Takuji Kogo (b. 1965, Japan) lives and works in Fukuoka. He is the director of the Kitakyushu Biennial and founder of *CANDY FACTORY PROJECTS. Working mainly in digital and web-based media, he has produced a large body of works both as a solo artist and in various collaborative configurations. Together with American artist John Miller, he founded a virtual band whose videos have been shown in venues such as Neuer Berliner Kunstverein, Berlin, Germany (2015) and New Museum, New York, United States (2013). *CANDY FACTORY PROJECTS has been presented at The Private Museum, Singapore (2017); Kalmar Konstmuseum, Sweden (2015); Künstlerhaus Stuttgart, Germany (2010), among other venues.

Focus

Established in 1998 out of a former candy factory in Yokohama, Japan, *CANDY FACTORY PROJECTS is an international platform for collaborative art projects. Since 2001, it has taken on a nomadic existence nestling itself in different institutions around the world to generate exhibitions, publications, and web projects. During the residency, Kogo will set up a local office of *CANDY FACTORY PROJECTS that will function as a research laboratory for site-specific explorations.
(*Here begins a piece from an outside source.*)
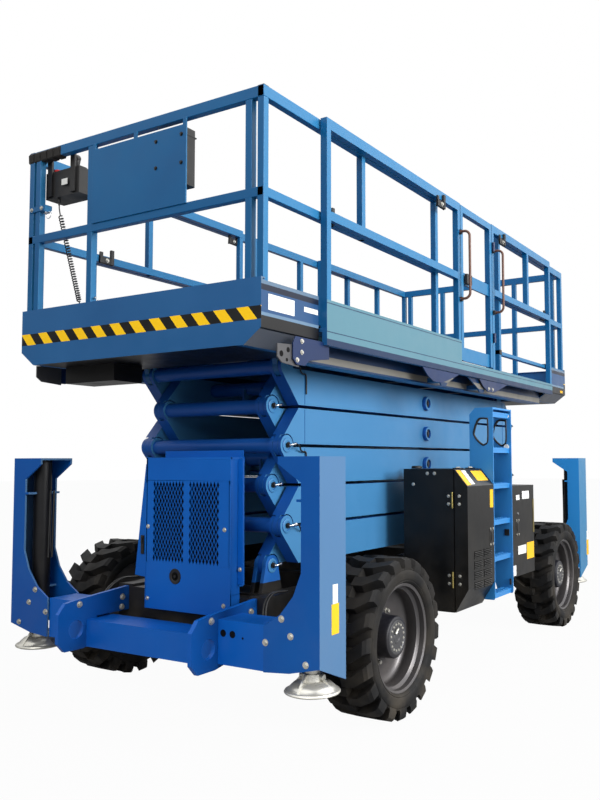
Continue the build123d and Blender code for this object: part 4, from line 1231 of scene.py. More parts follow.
@dataclass
class FrontCover:
    """Grilles, the painted shade sheet behind them, screws and trim of the front cover.

    Attributes:
        windows: Lowest and highest Y of each grille.
        height: Lowest and highest Z of the grilles.
        pitch: Spacing of the openings along Y and Z.
        opening: Width and height of one opening.
        face: X of the cover's front.
        wall: Thickness of the folded sheet.
        foot: Z of the cover's lower edge.
        head: Z of its upper edge.
        sides: Y of its two sides.
        lock: Y and Z of the lock in its front.
    """

    windows: tuple[tuple[float, float], ...] = ((-0.197, 0.041), (0.073, 0.295))
    height: tuple[float, float] = (0.808, 1.266)
    pitch: tuple[float, float] = (0.0235, 0.0455)
    opening: tuple[float, float] = (0.0182, 0.0410)
    face: float = 1.963
    wall: float = 0.012
    foot: float = 0.547
    head: float = 1.394
    sides: tuple[float, float] = (-0.250, 0.372)
    lock: tuple[float, float] = (-0.021, 0.737)

    def lattice(self, low: float, high: float) -> Shape:
        """A sheet with staggered diamond openings.

        The sheet is made of diamond tiles at (i/2, j/2) pitches with i + j even. A tile inside is a ring of four
        faces round its opening with four walls to the back, and a tile on the border is whole and clipped to it.

        Args:
            low: Lowest Y.
            high: Highest Y.

        Returns:
            The sheet, facing along X.
        """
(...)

Relying on several collaborators both physically and through digital platforms, he plans to delve into the geopolitical relationship between Singapore and its bordering countries engaging with vernacular materials such as local newspapers, posters, and media archives. With similar working methodologies, he also intends to observe the manifestations of Singaporean multilingual society in everyday life. The possible outcomes of this research can range from music videos to animated clips, multimedia installations, and special screenings.